Ne zaman konu açılsa hiç tereddüt etmeden Türkiye için ideal olanın parlamenter sistem olduğunu her ortamda savundum. Türkiye Cumhuriyeti daha başlangıçta adına ‘büyük’ sıfatını yerleştirilmiş Meclis tarafından kurulmuştu; en karanlık günlerde ülke insanlarına umut ışığı olmuş İstiklal Savaşı’nı da yürüten o Büyük Millet Meclisi’ydi zaten…

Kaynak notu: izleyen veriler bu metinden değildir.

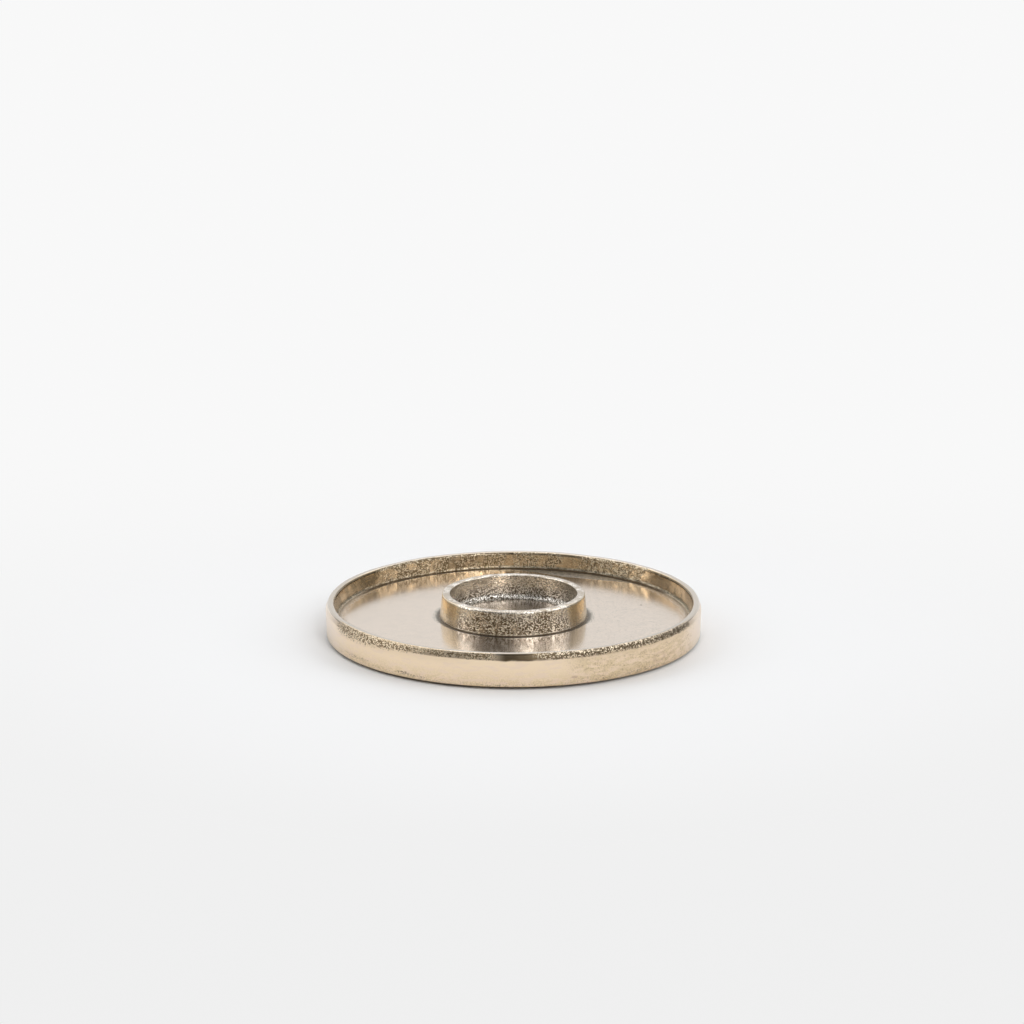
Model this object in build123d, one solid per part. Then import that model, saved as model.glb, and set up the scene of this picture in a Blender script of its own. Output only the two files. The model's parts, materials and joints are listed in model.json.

Yanlışı doğrusuyla Meclis bugüne kadar hep aynı umudun simgesi de oldu. Askeri müdahaleler onu devreden çıkardı, sivil hayata dönüldüğünü onun yeniden devreye girmesinden anladık.
Türkiye’nin yanlış bir yöne evrilmesini ve ABD’nin bölgedeki çıkarları istikametinde bir tavır alınmasını da, 1 Mart (2003) tezkeresini reddetmekle, yine TBMM sağladı.
Başkanlık sisteminin bize uygun olmadığını anlamak için kendi tarihimize bakmamız bile yeterlidir.
Sistemlerin belirli kişi/ler göz önünde tutularak değiştirilmek istenmesinin doğru olmadığına inanırım. Ehil bir kişi için uygun görülen yetkiler onun kadar ehil olmayan başka bir kişinin eline geçtiğinde yaşanacak sıkıntıları öngörmek o kadar zor olmadığı için…
Yine uzun tarihimizde bu endişemi haklı gösterecek sorumluluk mevkiinde kişiler hep olmuştur.